Can I save money by doing demolition myself before the remediation company arrives?
This usually makes the problem worse and more expensive. Removing mold-contaminated materials without proper containment and HEPA filtration releases millions of spores into the air, potentially contaminating areas that were previously clean. The remediation company then has a larger scope to address. If you want to reduce costs, discuss a partial DIY approach with the remediation company — some will let you handle reconstruction (rebuilding drywall, painting) after they complete and clear the remediation.
Do mold remediation companies make large profit margins?
Net profit margins in mold remediation typically range from 8-15% after all costs. A $5,000 project might yield $400-$750 in net profit.

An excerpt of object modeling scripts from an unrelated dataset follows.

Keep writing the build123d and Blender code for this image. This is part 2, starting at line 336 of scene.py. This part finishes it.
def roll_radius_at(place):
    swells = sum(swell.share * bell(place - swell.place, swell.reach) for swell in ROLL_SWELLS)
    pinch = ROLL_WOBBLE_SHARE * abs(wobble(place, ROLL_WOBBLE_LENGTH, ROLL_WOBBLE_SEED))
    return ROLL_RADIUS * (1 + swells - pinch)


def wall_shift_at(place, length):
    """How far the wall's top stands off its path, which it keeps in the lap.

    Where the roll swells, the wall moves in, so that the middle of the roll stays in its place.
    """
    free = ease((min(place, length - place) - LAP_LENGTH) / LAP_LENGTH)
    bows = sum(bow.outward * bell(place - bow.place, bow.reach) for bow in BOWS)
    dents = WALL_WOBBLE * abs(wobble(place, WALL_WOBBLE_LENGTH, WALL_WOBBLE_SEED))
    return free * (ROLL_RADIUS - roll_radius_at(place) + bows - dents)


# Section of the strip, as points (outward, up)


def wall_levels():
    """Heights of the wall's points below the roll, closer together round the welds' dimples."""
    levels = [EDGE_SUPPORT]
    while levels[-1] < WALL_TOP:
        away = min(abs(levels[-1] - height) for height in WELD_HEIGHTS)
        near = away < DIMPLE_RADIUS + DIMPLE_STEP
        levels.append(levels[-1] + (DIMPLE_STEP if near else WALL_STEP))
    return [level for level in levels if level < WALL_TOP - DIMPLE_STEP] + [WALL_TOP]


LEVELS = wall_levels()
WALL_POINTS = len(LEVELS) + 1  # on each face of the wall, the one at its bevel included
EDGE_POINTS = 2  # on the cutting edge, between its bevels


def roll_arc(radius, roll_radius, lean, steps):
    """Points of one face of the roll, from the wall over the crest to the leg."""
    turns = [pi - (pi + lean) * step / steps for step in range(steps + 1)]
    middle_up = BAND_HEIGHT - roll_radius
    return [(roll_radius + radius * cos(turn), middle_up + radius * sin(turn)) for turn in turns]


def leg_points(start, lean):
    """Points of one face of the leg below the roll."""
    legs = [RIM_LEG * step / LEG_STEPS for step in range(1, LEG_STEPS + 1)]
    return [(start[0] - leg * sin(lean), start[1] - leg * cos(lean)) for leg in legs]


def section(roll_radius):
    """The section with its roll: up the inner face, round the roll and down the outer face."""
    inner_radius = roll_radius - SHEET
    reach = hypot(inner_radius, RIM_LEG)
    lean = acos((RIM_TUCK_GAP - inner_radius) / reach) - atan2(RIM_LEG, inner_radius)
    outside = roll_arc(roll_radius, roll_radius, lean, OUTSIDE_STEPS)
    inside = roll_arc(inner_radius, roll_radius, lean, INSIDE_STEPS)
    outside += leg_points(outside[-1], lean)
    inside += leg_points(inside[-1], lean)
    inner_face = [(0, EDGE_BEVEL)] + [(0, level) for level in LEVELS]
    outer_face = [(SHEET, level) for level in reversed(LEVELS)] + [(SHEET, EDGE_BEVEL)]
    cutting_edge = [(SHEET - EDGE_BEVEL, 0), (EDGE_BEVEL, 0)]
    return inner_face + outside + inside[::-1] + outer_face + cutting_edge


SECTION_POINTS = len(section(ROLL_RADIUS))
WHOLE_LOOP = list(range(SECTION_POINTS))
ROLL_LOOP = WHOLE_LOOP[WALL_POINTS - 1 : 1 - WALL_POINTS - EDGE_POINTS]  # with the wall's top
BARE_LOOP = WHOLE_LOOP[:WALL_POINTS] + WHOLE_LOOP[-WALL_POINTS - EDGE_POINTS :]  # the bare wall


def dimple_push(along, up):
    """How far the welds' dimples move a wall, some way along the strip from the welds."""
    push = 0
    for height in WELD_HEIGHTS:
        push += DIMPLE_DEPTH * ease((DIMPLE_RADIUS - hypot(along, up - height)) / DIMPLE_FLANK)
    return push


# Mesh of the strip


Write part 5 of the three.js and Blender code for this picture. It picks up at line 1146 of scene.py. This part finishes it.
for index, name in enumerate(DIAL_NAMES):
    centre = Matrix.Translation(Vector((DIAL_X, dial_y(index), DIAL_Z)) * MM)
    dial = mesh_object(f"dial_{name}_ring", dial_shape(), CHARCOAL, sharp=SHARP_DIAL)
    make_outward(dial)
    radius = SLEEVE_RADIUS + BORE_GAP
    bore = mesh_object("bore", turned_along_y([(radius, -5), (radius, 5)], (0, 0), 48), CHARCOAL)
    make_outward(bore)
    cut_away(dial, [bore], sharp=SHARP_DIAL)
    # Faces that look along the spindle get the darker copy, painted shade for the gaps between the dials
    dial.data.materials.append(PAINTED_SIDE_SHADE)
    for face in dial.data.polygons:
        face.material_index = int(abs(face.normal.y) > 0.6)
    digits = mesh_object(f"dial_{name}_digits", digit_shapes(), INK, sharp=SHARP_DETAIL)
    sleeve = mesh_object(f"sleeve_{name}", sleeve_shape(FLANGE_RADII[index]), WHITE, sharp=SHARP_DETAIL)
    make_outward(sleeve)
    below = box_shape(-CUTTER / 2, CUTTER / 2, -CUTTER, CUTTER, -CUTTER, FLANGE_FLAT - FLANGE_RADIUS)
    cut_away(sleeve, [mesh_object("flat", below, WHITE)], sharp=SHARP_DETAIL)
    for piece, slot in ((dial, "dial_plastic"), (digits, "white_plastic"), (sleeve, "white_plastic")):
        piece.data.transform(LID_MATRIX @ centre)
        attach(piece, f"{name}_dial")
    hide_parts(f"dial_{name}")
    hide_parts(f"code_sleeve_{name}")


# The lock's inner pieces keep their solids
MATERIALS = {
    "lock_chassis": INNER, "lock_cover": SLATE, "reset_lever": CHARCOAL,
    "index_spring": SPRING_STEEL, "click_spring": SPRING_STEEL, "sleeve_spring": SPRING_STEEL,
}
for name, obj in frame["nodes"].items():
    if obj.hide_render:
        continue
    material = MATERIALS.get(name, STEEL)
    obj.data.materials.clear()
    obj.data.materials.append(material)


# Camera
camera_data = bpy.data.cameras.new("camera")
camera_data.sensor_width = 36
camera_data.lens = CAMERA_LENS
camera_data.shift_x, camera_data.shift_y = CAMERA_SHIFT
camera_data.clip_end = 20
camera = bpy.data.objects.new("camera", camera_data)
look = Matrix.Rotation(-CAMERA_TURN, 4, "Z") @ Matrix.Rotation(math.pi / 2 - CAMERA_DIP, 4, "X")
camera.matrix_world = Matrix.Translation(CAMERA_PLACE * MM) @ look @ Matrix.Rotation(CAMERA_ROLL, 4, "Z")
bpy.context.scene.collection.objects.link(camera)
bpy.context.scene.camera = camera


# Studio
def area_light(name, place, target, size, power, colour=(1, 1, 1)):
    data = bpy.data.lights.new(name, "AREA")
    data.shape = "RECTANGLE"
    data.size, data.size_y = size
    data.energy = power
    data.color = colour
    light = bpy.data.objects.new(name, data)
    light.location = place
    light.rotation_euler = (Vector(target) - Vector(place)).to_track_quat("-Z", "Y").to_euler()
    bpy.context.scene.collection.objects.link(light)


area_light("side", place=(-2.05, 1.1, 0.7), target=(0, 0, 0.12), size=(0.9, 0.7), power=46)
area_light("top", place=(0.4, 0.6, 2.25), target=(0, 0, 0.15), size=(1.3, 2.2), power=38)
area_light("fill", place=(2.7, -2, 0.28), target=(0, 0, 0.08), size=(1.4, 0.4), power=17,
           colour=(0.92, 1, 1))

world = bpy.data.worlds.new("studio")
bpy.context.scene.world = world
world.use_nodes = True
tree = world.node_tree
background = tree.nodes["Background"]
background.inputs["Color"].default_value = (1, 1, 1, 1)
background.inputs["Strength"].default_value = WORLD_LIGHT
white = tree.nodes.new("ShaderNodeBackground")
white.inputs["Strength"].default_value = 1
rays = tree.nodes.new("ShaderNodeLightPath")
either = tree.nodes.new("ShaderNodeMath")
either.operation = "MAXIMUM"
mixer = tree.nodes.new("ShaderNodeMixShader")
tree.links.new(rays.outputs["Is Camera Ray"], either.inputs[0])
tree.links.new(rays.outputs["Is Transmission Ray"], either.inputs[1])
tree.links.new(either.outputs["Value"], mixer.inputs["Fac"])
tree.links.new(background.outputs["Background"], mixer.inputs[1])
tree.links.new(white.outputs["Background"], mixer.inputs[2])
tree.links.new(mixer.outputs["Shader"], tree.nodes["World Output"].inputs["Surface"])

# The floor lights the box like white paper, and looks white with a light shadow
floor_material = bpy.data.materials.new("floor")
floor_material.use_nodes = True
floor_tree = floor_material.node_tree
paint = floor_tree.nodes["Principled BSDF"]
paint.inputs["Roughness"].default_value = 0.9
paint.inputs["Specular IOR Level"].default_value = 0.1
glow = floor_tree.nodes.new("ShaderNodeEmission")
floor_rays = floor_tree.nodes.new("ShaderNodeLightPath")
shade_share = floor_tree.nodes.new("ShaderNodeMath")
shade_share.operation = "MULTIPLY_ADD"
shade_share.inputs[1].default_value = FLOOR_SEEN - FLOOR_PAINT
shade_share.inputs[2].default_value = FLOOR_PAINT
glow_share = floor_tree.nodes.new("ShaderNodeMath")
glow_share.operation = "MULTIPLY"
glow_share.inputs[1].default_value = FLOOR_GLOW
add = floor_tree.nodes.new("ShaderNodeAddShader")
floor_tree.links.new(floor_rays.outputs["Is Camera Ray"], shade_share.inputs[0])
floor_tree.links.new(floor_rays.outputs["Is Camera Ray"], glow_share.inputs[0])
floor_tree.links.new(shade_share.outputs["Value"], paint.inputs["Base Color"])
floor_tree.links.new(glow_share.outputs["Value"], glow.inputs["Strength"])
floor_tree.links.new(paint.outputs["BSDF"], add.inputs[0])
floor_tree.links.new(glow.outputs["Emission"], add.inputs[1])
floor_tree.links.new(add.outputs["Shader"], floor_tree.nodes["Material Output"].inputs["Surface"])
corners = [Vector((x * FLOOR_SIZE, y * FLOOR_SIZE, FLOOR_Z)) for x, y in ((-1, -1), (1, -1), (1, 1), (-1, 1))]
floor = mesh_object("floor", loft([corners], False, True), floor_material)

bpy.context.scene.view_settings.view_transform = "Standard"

The high gross revenue per project is misleading because direct costs (labor, equipment, materials, disposal) consume 60-70% and overhead consumes another 15-25%. Companies that appear to charge high prices are often operating on margins comparable to or thinner than other skilled trades.
Should I choose the company with the lowest quote?
Not necessarily. If one company quotes $2,500 and two others quote $4,000-$5,000 for the same scope, the low bidder is likely cutting corners on containment, equipment, insurance, or disposal. Request itemized quotes and compare line by line. The best value is usually the mid-range quote from a company with verified certifications, insurance, and positive reviews specific to mold work.
Are there financing options for mold remediation?
Some remediation companies offer payment plans or partner with financing companies. Home equity lines of credit (HELOCs) and personal loans are common financing methods. If the mold resulted from a covered water damage event, your homeowner’s insurance may cover part or all of the remediation cost, though many policies cap mold coverage at $5,000-$10,000. Always file the insurance claim before committing to out-of-pocket payment.